* _TASK STATEMENT_
Would you return all of this data exactly, leaving nothing out?

* _Records contained in a dataset_
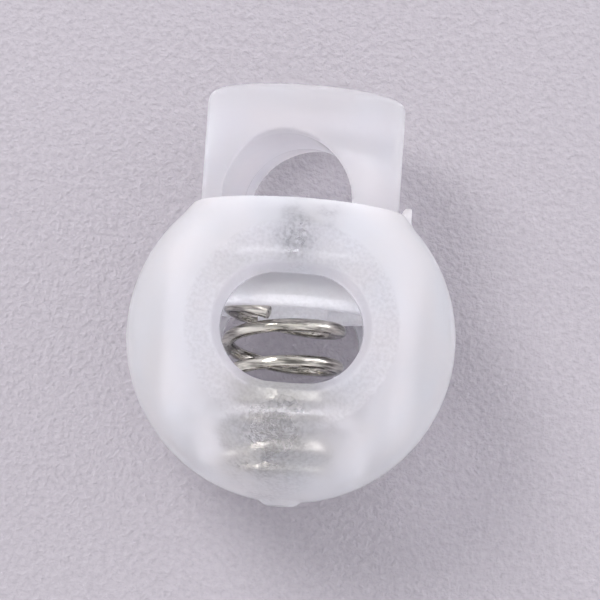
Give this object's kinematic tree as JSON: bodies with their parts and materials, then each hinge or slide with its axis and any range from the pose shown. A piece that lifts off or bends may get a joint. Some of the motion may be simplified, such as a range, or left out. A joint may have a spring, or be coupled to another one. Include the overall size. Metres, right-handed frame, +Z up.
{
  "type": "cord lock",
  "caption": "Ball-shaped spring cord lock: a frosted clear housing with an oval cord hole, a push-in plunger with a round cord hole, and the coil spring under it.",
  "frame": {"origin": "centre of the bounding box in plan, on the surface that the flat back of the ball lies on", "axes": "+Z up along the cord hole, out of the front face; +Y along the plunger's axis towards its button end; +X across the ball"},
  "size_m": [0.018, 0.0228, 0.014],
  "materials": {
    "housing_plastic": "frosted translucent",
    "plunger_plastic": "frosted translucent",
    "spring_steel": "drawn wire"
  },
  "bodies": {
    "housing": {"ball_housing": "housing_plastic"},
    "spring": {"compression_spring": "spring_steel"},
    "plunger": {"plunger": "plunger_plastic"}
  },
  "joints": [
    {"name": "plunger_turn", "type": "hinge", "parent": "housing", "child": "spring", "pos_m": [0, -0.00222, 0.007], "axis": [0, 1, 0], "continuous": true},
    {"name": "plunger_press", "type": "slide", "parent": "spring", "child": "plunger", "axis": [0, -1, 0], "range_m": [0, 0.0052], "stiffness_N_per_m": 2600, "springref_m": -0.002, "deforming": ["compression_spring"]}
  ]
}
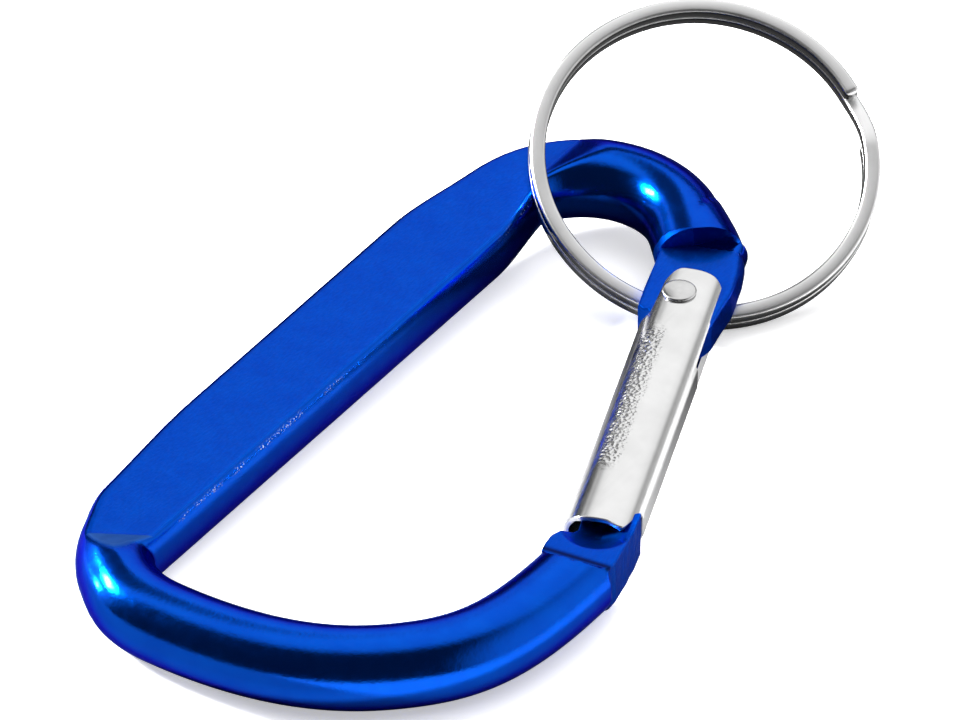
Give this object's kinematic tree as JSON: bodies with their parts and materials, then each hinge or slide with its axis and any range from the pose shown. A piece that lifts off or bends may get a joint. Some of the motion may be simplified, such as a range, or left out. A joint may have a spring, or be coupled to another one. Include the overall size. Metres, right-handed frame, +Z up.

* _THE COMPLETED TASK_
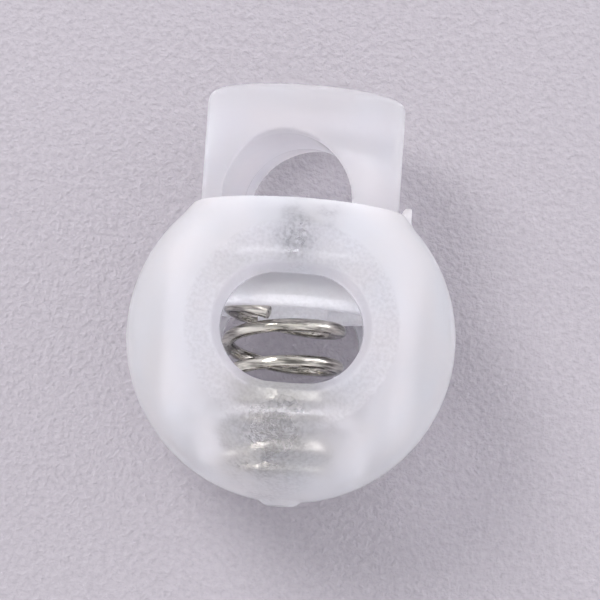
Give this object's kinematic tree as JSON: bodies with their parts and materials, then each hinge or slide with its axis and any range from the pose shown. A piece that lifts off or bends may get a joint. Some of the motion may be simplified, such as a range, or left out. A joint may have a spring, or be coupled to another one. Include the overall size. Metres, right-handed frame, +Z up.
{
  "type": "cord lock",
  "caption": "Ball-shaped spring cord lock: a frosted clear housing with an oval cord hole, a push-in plunger with a round cord hole, and the coil spring under it.",
  "frame": {"origin": "centre of the bounding box in plan, on the surface that the flat back of the ball lies on", "axes": "+Z up along the cord hole, out of the front face; +Y along the plunger's axis towards its button end; +X across the ball"},
  "size_m": [0.018, 0.0228, 0.014],
  "materials": {
    "housing_plastic": "frosted translucent",
    "plunger_plastic": "frosted translucent",
    "spring_steel": "drawn wire"
  },
  "bodies": {
    "housing": {"ball_housing": "housing_plastic"},
    "spring": {"compression_spring": "spring_steel"},
    "plunger": {"plunger": "plunger_plastic"}
  },
  "joints": [
    {"name": "plunger_turn", "type": "hinge", "parent": "housing", "child": "spring", "pos_m": [0, -0.00222, 0.007], "axis": [0, 1, 0], "continuous": true},
    {"name": "plunger_press", "type": "slide", "parent": "spring", "child": "plunger", "axis": [0, -1, 0], "range_m": [0, 0.0052], "stiffness_N_per_m": 2600, "springref_m": -0.002, "deforming": ["compression_spring"]}
  ]
}
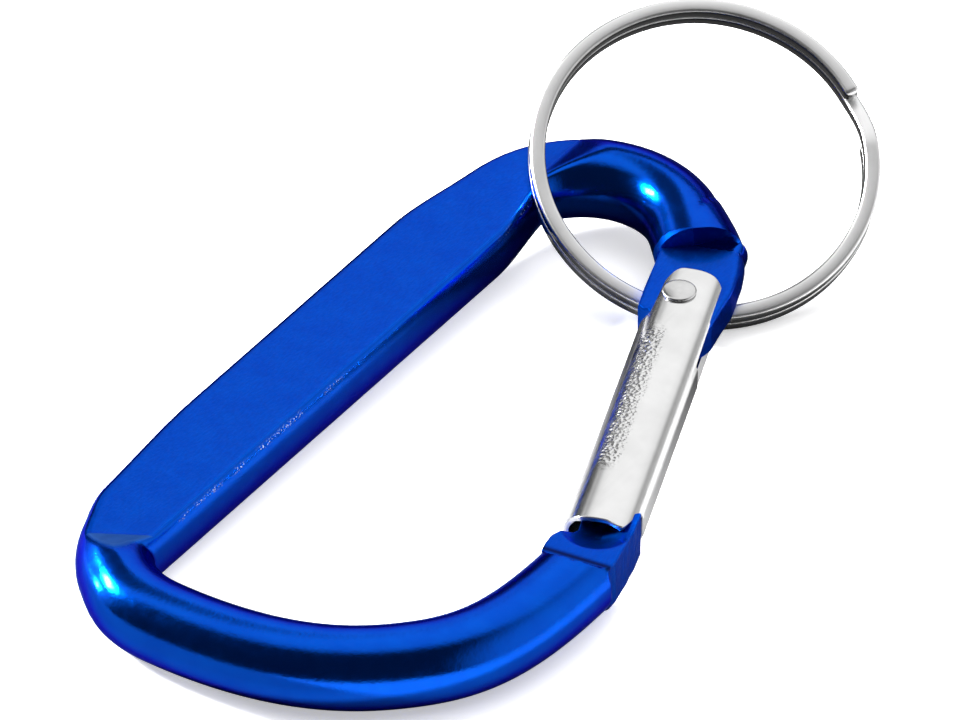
Give this object's kinematic tree as JSON: bodies with their parts and materials, then each hinge or slide with its axis and any range from the pose shown. A piece that lifts off or bends may get a joint. Some of the motion may be simplified, such as a range, or left out. A joint may have a spring, or be coupled to another one. Include the overall size. Metres, right-handed frame, +Z up.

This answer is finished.